Start of Records provided

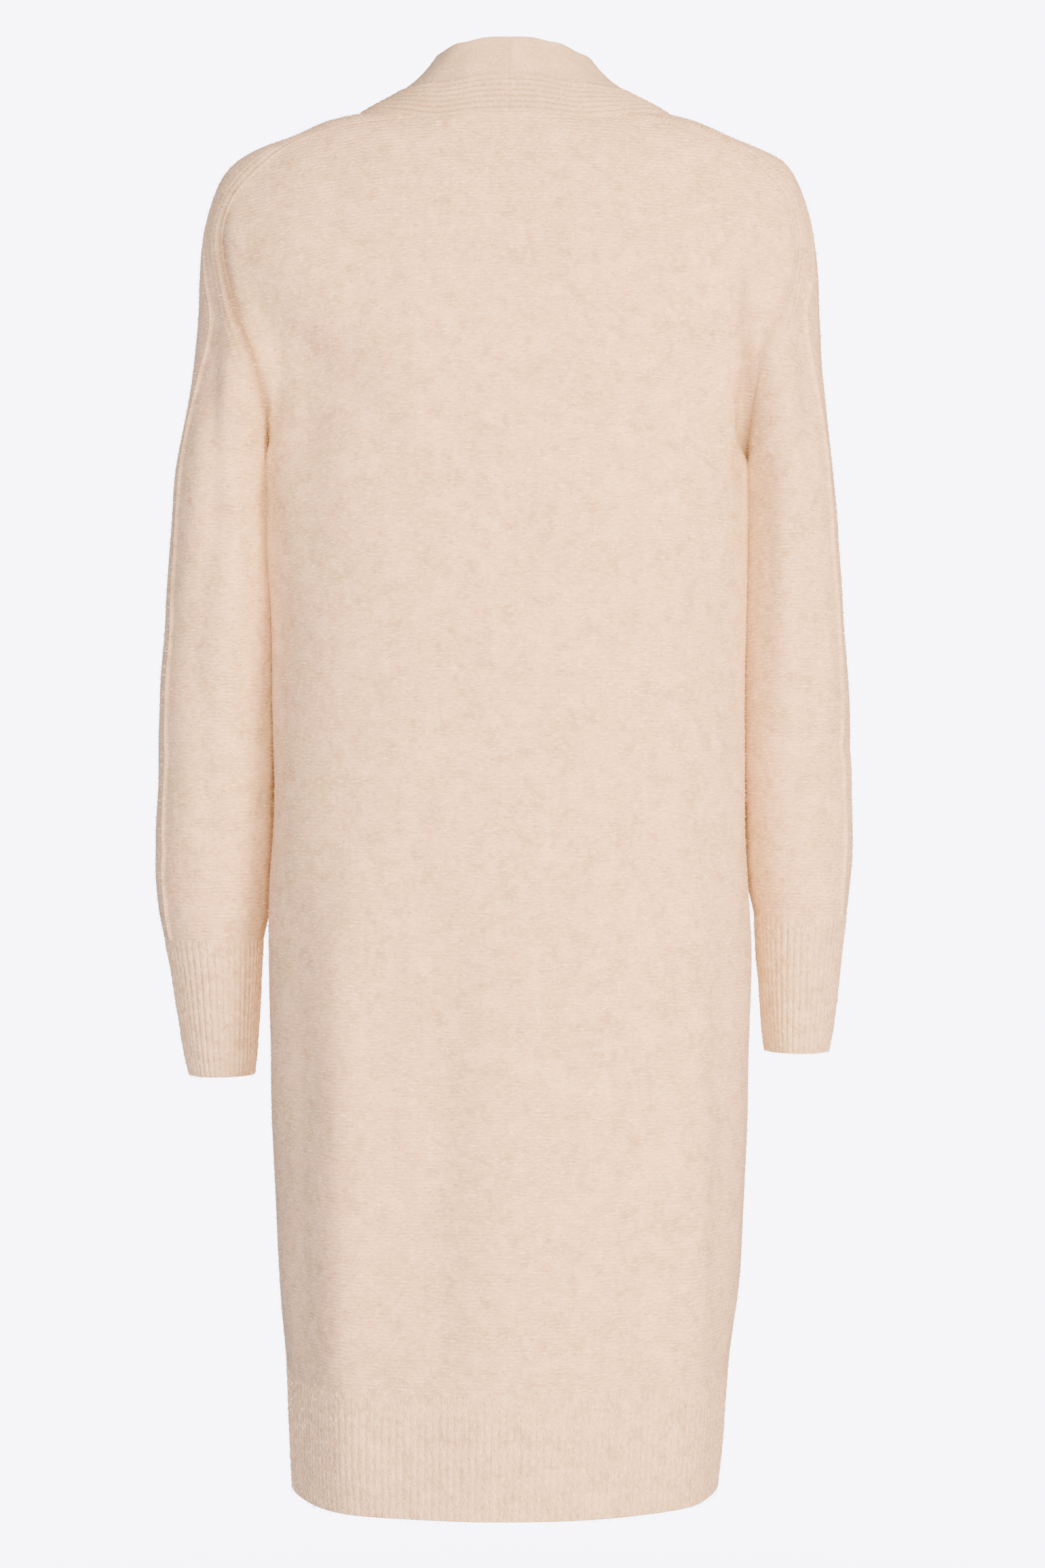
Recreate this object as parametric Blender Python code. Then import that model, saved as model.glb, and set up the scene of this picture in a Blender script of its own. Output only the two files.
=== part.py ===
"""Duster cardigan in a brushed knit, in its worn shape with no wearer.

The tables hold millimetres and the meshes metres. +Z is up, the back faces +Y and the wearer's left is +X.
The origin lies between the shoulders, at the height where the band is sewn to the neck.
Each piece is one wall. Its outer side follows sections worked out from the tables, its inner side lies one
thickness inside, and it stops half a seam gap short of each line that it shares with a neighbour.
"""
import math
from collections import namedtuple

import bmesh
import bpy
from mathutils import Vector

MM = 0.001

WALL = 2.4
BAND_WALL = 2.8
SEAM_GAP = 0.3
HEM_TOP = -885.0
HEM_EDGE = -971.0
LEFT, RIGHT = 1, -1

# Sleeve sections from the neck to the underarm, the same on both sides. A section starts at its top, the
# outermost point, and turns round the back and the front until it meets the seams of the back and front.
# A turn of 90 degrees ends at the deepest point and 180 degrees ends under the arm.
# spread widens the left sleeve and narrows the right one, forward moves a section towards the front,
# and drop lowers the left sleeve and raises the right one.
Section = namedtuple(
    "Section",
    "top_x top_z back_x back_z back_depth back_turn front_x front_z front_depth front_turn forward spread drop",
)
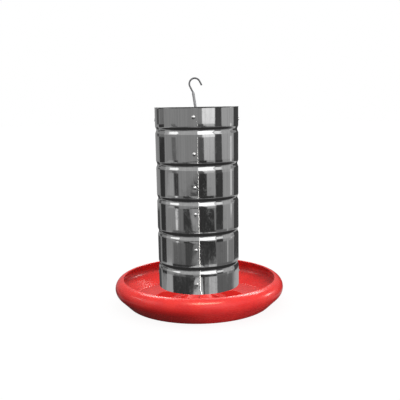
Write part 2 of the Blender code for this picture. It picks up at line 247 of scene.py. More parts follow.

End of Records provided

What the task requires —
Up to and including the line with "from collections import namedtuple", repeat the entries exactly, beginning at their first line.

Solution to the exercise —
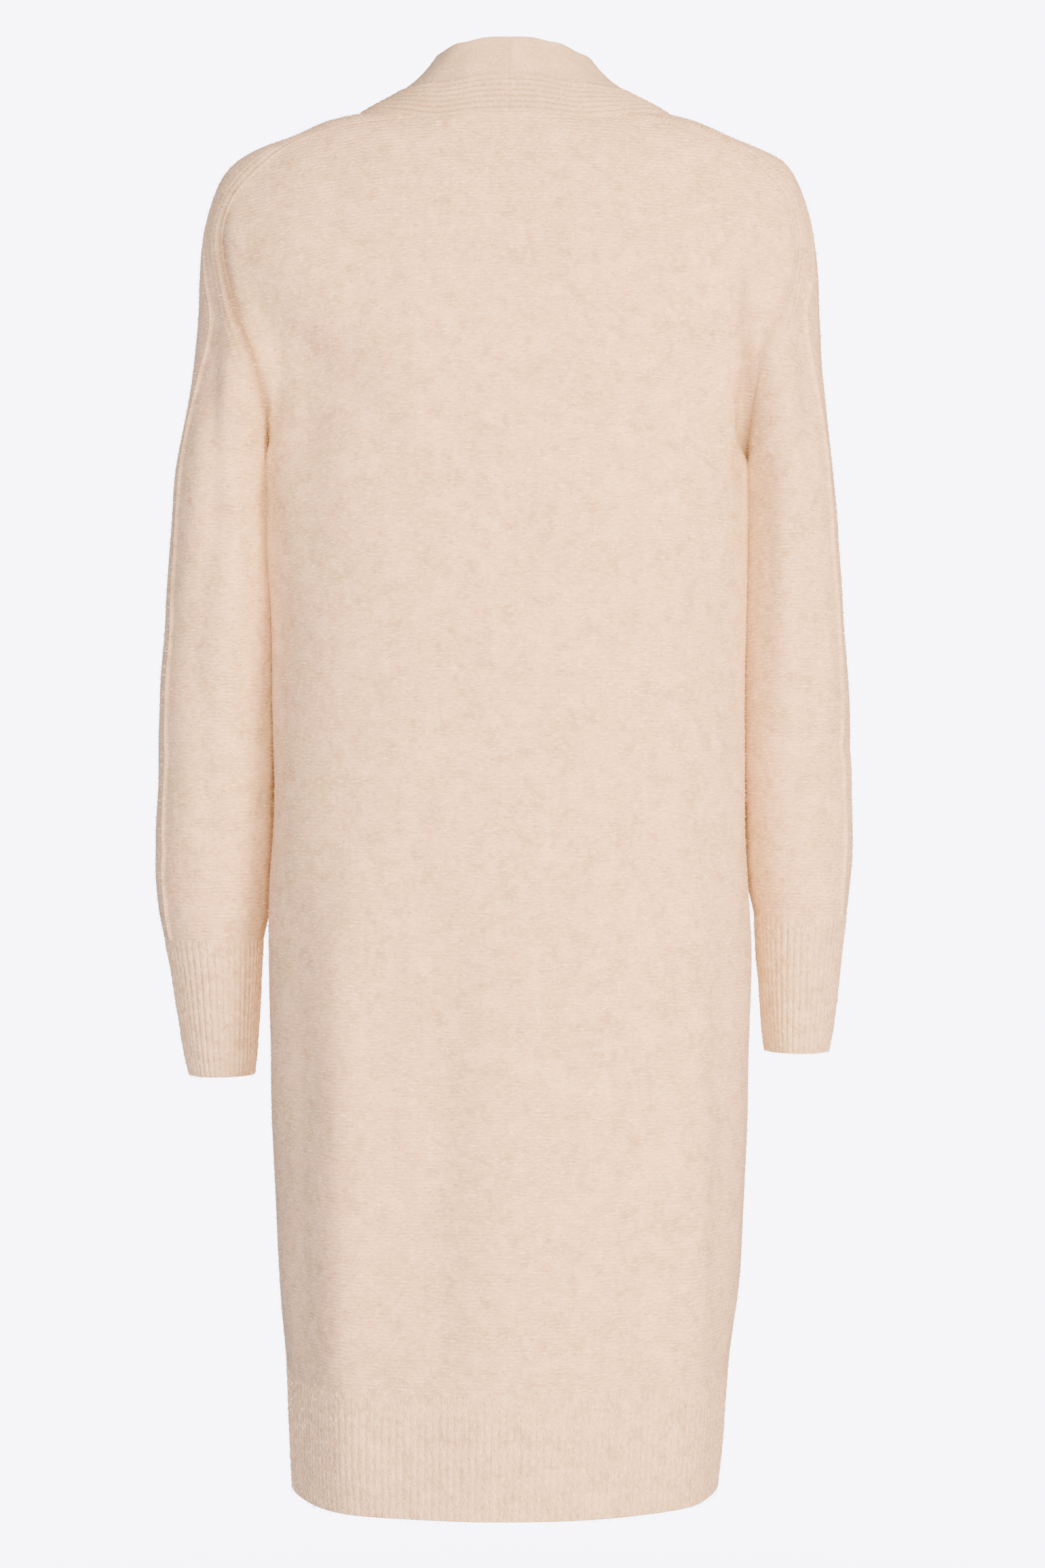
Recreate this object as parametric Blender Python code. Then import that model, saved as model.glb, and set up the scene of this picture in a Blender script of its own. Output only the two files.
=== part.py ===
"""Duster cardigan in a brushed knit, in its worn shape with no wearer.

The tables hold millimetres and the meshes metres. +Z is up, the back faces +Y and the wearer's left is +X.
The origin lies between the shoulders, at the height where the band is sewn to the neck.
Each piece is one wall. Its outer side follows sections worked out from the tables, its inner side lies one
thickness inside, and it stops half a seam gap short of each line that it shares with a neighbour.
"""
import math
from collections import namedtuple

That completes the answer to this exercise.